Austen Brooks is a newly employed assistant to Mr. Saunders and since no one wants to take charge of decorating the office’s Christmas tree. Part of her decorations is insisting that everyone writes down a wish to hang on the tree.

Dee is the company’s second in command, therefore, everyone she ever met in her life is usually either afraid of her or being nice only to get something from her. Dee ‘s brother writes a simple Christmas wish for her to put up in the tree. To find a girlfriend. A lucky misfortune that happens leads her to spend a day with Austen Brooks, her brother’s new assistant.

Being new to the company, Austen doesn’t know who Dee really is and doesn’t care about voicing her unjustified opinion about the woman she named Attila after hearing rumors about her. Unlucky for her, she doesn’t know Dee’s real name is Daniella Saunders, aka Attila. Leaving Austen in the dark regarding the real identity of her new friend gives Dee an option she never had before, to see who she is truly dealing with, to get a glimpse at Austen’s intentions along with getting chance to meet someone she would’ve never ever considered speaking with before. Maybe there really is some magic in wishing upon a falling star.

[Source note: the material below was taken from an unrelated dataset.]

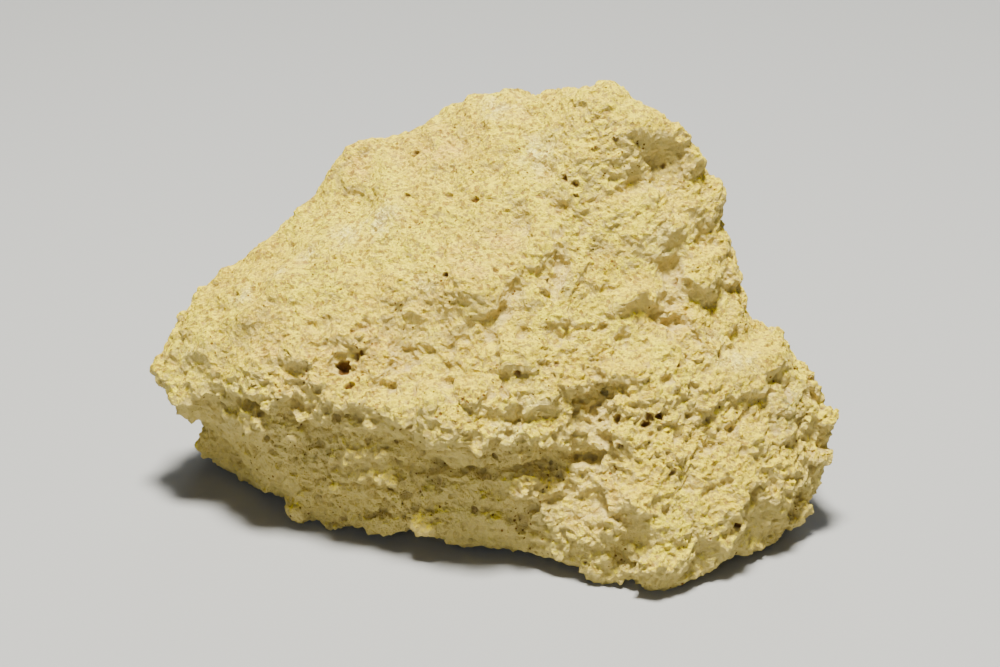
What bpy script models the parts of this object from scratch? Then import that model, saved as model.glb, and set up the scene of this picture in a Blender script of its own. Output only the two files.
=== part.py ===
"""A massive native sulfur specimen: one broken lump of porous, granular sulfur.

It is one solid, about 91 mm wide, 52 mm deep and 58 mm tall. Metres, +Z up, +X to the right
as seen from the front (-Y). The origin lies on the flat patch that the lump rests on.
Tables and relief are worked out in millimetres, and MM turns them into metres.

The front is laid out as it looks from one stand, a little above the lump: each place on it is
given as across and down in a view that is 1000 units wide and 667 high, counted from its upper
left corner. Its real place is worked out from the stand, as at_depth and on_face do.
"""

import math

import bmesh
import bpy
import numpy as np
from mathutils import Vector, noise
from mathutils.bvhtree import BVHTree

MM = 0.001
NODE = "sulfur_lump"

# Driving dimensions
CORE = (0, 4, 24)  # the middle of the lump, which every corner is seen from
FULLNESS = 0.5  # how far the corners are set out, for what the smoothing takes off
MESH_SIZE = 0.9  # edge of the even mesh that the relief is worked on
SOFTEN_PASSES = 7
MOST_TRIANGLES = 8900
BLOCK = 200  # edge of the block that cuts the flat patches

# The stand that the front is seen from
VIEW_WIDTH = 1000
VIEW_HEIGHT = 667
LOOK_DOWN = math.radians(25)
STAND_OFF = 367  # from the eye to the point that it looks at
AIM_HEIGHT = 27  # of that point, above the origin
ZOOM = VIEW_WIDTH * 100 / 36  # a 100 mm lens on a sensor 36 mm wide, in view units
AHEAD = Vector((0, math.cos(LOOK_DOWN), -math.sin(LOOK_DOWN)))
UP = Vector((0, math.sin(LOOK_DOWN), math.cos(LOOK_DOWN)))
EYE = Vector((0, 0, AIM_HEIGHT)) - STAND_OFF * AHEAD

# Corners of the front: (across, down, Y)
RIM = [  # the outline, anticlockwise from the peak
    (600, 81, 10), (566, 102, 13), (548, 96, 17), (520, 93, 19), (490, 94, 19),
    (462, 106, 19), (425, 121, 20), (392, 134, 20), (362, 142, 20), (335, 163, 19),
    (305, 203, 18), (280, 228, 17), (262, 244, 16), (240, 265, 15), (215, 287, 14),
    (190, 305, 12.5), (176, 330, 11), (163, 362, 9), (157, 385, 7), (168, 398, 5),
    (190, 407, 4), (212, 424, 9), (207, 455, 13), (216, 470, 12), (240, 476, 9),
    (265, 490, 4), (290, 508, 0), (320, 521, -3.5), (355, 532, -6), (380, 537, -8),
    (405, 531, -8), (440, 533, -9), (470, 541, -11), (500, 550, -13), (540, 560, -15),
    (572, 566, -17), (600, 582, -20), (640, 594, -22), (685, 590, -21.5), (705, 578, -19.5),
    (725, 562, -16.5), (748, 556, -14), (775, 545, -10), (800, 528, -7), (815, 508, -5),
    (823, 485, -4), (830, 455, -3), (838, 412, -2), (822, 389, 0), (800, 366, 2),
    (775, 342, 3), (752, 315, 4), (736, 288, 5), (728, 255, 7), (727, 232, 8),
    (715, 217, 8.5), (720, 205, 9.5), (714, 182, 9), (706, 158, 8.5), (692, 141, 8),
    (665, 126, 8), (640, 108, 8.5),
]
FLANK_EDGE = [  # the long edge between the front and the upper left flank
    (440, 170, 12), (390, 213, 9), (330, 262, 5), (265, 305, 2.5), (212, 350, 3),
]
TOP = [
    (500, 125, 13), (545, 122, 12), (450, 140, 15), (400, 165, 15), (580, 101, 10.5),
    (617, 95, 10), (598, 115, 7),
]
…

I had this book in my Wishlist for longer than I could remember. If I had known it would be that good, I would’ve pressed the little ‘’Buy’’ button way before. I feel like I am repeating myself but as usual, Jae’s writing is flawless, her characters are so real and honest, you can’t stop reading. Even the most complex of them has an intriguing history and it pushes you to keep on reading through. It was another buy I will not regret. The research Jae has put in is once again perfect. You can see from the high writing level that Jae knows what she is doing.

Dee’s character was my favorite. As much as people are trying to make her feel like a mean and horrible character, she strikes me has an unforgiven, but impartial and loyal boss. She is married to her work and would do anything she needs to prove to her family and herself that she has what it takes to get the lead of the company eventually. Being a woman in a male dominated family forces her to outshine herself and is making her truly the best, regardless of her feelings she keeps hidden. Meeting Austen brings out the best in Dee and her emotional journey is amazing to follow.

This book is the proof that sometimes the most expected pairing is the truest of them all.